Web scraping is an essential technique for extracting data from websites. Two of the most popular tools for this task are Playwright and Puppeteer. While both are powerful browser automation frameworks, choosing the right one can make a significant difference in your scraping efficiency and success.
In this article, we’ll compare Playwright and Puppeteer based on performance, features, ease of use, and support for web scraping. By the end, you’ll have a clear idea of which tool suits your needs best.
What Is Puppeteer?
Puppeteer is a Node.js library developed by Google that provides a high-level API for automating Chrome and Chromium browsers. It allows users to interact with web pages by simulating clicks, filling out forms, taking screenshots, and extracting data.
Why Use Puppeteer?
If your focus is on scraping or automating tasks specifically in Chrome, Puppeteer is a great option. It’s simple to use and provides everything you need to get started quickly. You can control network requests, take screenshots, and even bypass basic bot detections with extra plugins.
What Is Playwright?
Playwright, developed by Microsoft, is a more advanced automation library that supports multiple browsers, including Chromium, Firefox, and WebKit. It is designed for end-to-end testing and web scraping with better flexibility and performance.
Why Use Playwright?
Playwright stands out because of its ability to work across multiple browsers. If you’re dealing with websites that behave differently depending on the browser, this tool can help you test and scrape more effectively. It also has built-in features to handle complex sites, like those using AJAX or heavy JavaScript.
How Do They Compare?
Browser Support
One big difference between the two is browser compatibility. Puppeteer is designed specifically for Chrome and Chromium, whereas Playwright supports Chromium, Firefox, and WebKit. If you need cross-browser compatibility, Playwright is the clear winner.
Performance and Speed
Both tools are fast, but Playwright has an advantage when it comes to handling dynamic content and single-page applications (SPAs). It was built with performance optimizations that help it work efficiently across various browsers. Using residential proxies alongside Playwright or Puppeteer can also improve reliability by mimicking real user traffic.
Ease of Use
For beginners, Puppeteer might be the better choice. It has a simpler API, and since it only focuses on Chrome, there’s less complexity involved. Playwright has more features, but that also means a slightly steeper learning curve.
Avoiding Bot Detection
If you’re dealing with sites that actively try to block bots, Playwright has better built-in tools for bypassing these restrictions. While Puppeteer can achieve similar results, it often requires additional plugins like puppeteer-extra-plugin-stealth. One effective way to avoid detection while scraping is by using proxies. Rotating proxies can help distribute requests and prevent IP bans.
Community and Support
Puppeteer has been around longer and has a bigger community, which means more tutorials and support. Playwright, while newer, is backed by Microsoft and is quickly gaining traction.
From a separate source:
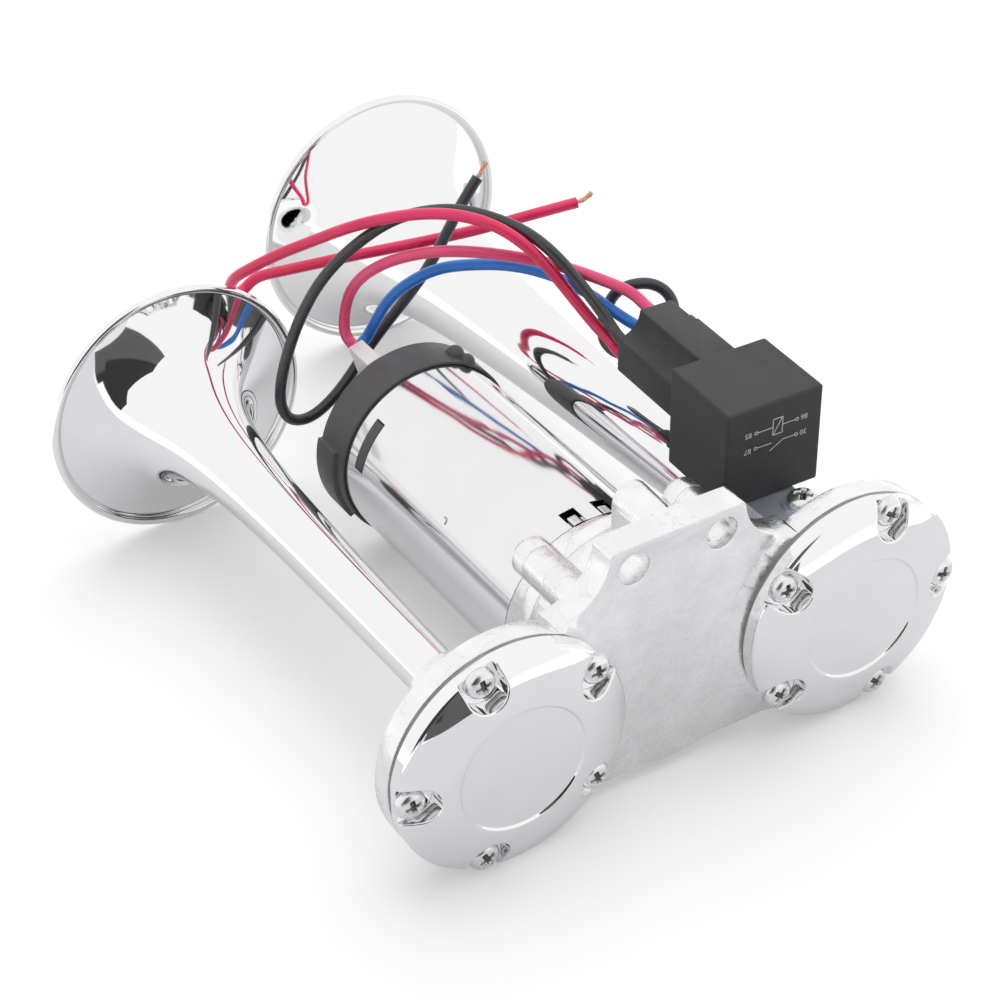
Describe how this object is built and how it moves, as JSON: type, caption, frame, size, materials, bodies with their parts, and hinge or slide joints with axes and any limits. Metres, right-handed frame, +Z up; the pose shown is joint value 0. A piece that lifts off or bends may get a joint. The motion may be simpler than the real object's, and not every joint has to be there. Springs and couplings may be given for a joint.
{
  "type": "car air horn",
  "caption": "Air horn: a short and a long flared trumpet on a cast manifold, with an electric air pump, a relay and loose wires.",
  "frame": {"origin": "midway between the two mounting holes, on the front face of the manifold's centre plate", "axes": "+Y along both trumpets towards their mouths, +Z up from the pump towards the mounting holes, +X towards the long trumpet"},
  "size_m": [0.1738, 0.2315, 0.1027],
  "materials": {
    "cast_alloy": "satin cast",
    "chrome": "polished",
    "steel": "plain",
    "spring_steel": "bright",
    "gasket": "matt",
    "black_plastic": "satin",
    "white_plastic": "matt",
    "magnet": "matt",
    "copper": "bare copper",
    "carbon": "matt",
    "bronze": "sintered",
    "pink_sleeve": "satin",
    "blue_sleeve": "satin",
    "black_sleeve": "satin",
    "red_sleeve": "satin"
  },
  "bodies": {
    "frame": {"manifold_casting": "cast_alloy", "pump_housing": "cast_alloy", "left_cap": "chrome", "right_cap": "chrome", "short_trumpet": "chrome", "long_trumpet": "chrome", "left_cap_screws": "steel", "right_cap_screws": "steel", "pump_screws": "steel", "relay_screw": "steel", "relay_washer": "steel", "relay_tab": "steel", "left_gasket": "gasket", "right_gasket": "gasket", "left_diaphragm": "spring_steel", "right_diaphragm": "spring_steel", "pump_liner": "steel", "pump_wear_plate": "steel", "motor_can": "steel", "motor_magnet_left": "magnet", "motor_magnet_right": "magnet", "motor_end_cap": "black_plastic", "front_bush": "bronze", "rear_bush": "bronze", "brush_left": "carbon", "brush_right": "carbon", "brush_spring_left": "spring_steel", "brush_spring_right": "spring_steel", "motor_terminal_1": "bronze", "motor_terminal_2": "bronze", "terminal_plug": "white_plastic", "relay_case": "black_plastic", "relay_base": "black_plastic", "relay_blades": "bronze", "relay_socket": "black_plastic", "pink_wire": "pink_sleeve", "blue_wire": "blue_sleeve", "long_black_wire": "black_sleeve", "long_red_wire": "red_sleeve", "black_jumper_wire": "black_sleeve", "black_strand": "copper", "red_strand": "copper"},
    "rotor": {"motor_shaft": "steel", "armature_core": "steel", "armature_winding": "copper", "commutator": "copper", "pump_rotor": "steel", "pump_vane_1": "carbon", "pump_vane_2": "carbon", "pump_vane_3": "carbon", "pump_vane_4": "carbon"}
  },
  "joints": [
    {"name": "rotor_spin", "type": "hinge", "parent": "frame", "child": "rotor", "pos_m": [0, 0.07, -0.0379], "axis": [0, 1, 0], "continuous": true}
  ]
}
Which One Should You Choose?
If you’re just getting started and only need to work with Chrome, Puppeteer is a fantastic choice. It’s easy to use and has plenty of documentation.
However, if you need more flexibility, cross-browser support, and advanced scraping features, Playwright is the better option. It’s especially useful for dealing with dynamic content, handling bot detection, and working with multiple browsers.
Final Thoughts
Both Playwright and Puppeteer are excellent tools, and the right choice depends on your specific needs. If your focus is simple web scraping in Chrome, go with Puppeteer. But if you need more power, flexibility, and better stealth features, Playwright is worth the investment.
Ultimately, the best way to decide is to try both and see which one fits your workflow best.
Happy scraping!